Vaccine hesitancy ‘not because people are choosing to be difficult’

Aine Fox, PA
·3-min read

Vaccine hesitancy among black, Asian and minority ethnic (BAME) communities is often rooted in social and cultural factors – and mistrust can be based on historic difficulties people have had, a health leader has said.

Concern around taking the Covid-19 vaccine is not about people “choosing to be difficult”, London’s regional director of Public Health England Professor Kevin Fenton said.

There can be a wide range of reasons for hesitancy, including past experience and a lack of trust, he added as he addressed the NHS Race and Health Observatory’s first webinar to address vaccine hesitancy.

He said: “Vaccine hesitancy is not an individual’s problem. It’s not because individuals are choosing to be difficult or not to obey requests from the system.”

He said it is “often rooted in a number of social, cultural, interpersonal and institutional factors that unless we have that broader view and that broader understanding of the factors which are driving hesitancy and poor (vaccine) uptake then we will fail to address them effectively”.

He said trust can only be earned by “speaking the truth and being honest and speaking from a place of authenticity” in making clear what is known, what is not known and what research is being done to address any gaps in knowledge.
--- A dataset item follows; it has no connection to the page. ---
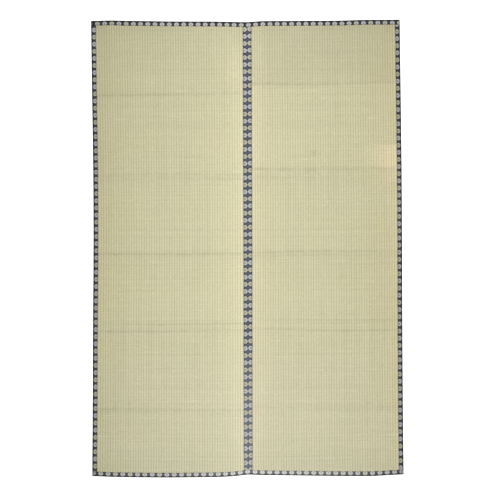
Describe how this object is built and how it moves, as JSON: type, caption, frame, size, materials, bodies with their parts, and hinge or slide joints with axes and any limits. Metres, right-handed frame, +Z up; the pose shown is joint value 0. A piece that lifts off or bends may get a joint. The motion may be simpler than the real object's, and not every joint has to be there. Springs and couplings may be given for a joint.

Prof Fenton added: “We must remember that mistrust is often on the back of historic difficulties that people have with services that we also need to overcome as well.”

He said things like language literacy, the views of parents and guardians, and also how younger people might influence attitudes of older relatives in multigenerational households are all factors which must be considered when it comes to hesitancy.

The role of trusted health professionals is one “critical” way to motivate vaccination, he added.

He said: “I think now more than ever I’m seeing far more black, Asian and minority ethnic professionals of all backgrounds whether on social media, or on the television speaking about these issues and I hope that this is truly the beginning of a diversification of the images of health professionals that we’re seeing in our country.”

Dame Donna Kinnair, chief executive of the Royal College of Nursing, said anti-vaxxers had been “so quick” to play on fears and suspicions in spreading myths around the vaccines and that it is up to clinical leaders to address them.

She said: “Some of the ones that I’ve seen are actually doctors coming out and saying that they’ve got to protect us from taking this vaccine, from this huge experiment.

“So I’m not surprised that we feel a deep level of mistrust but actually one of the things that we need to be doing as clinical leaders is getting out there and busting those myths.”

She said it is not about dismissing people’s thoughts or beliefs but instead to “engage in a conversation that explores that and providing the evidence to combat some of those misconceptions”.

Dr Habib Naqvi, director of the observatory, said the webinar was “focused on providing factual information about the vaccines which we hope will support communities, individuals and women of child-bearing age, to make reasoned decisions over taking the vaccine, based upon evidence and facts presented by experts”.

Encouraging people to get jabbed, he added: “Covid-19 vaccines are set to get us out of this pandemic and increasing the uptake of the vaccine amongst minority ethnic communities will require the sterling efforts of GPs, nurses, pharmacists as well as local community and religious leaders.”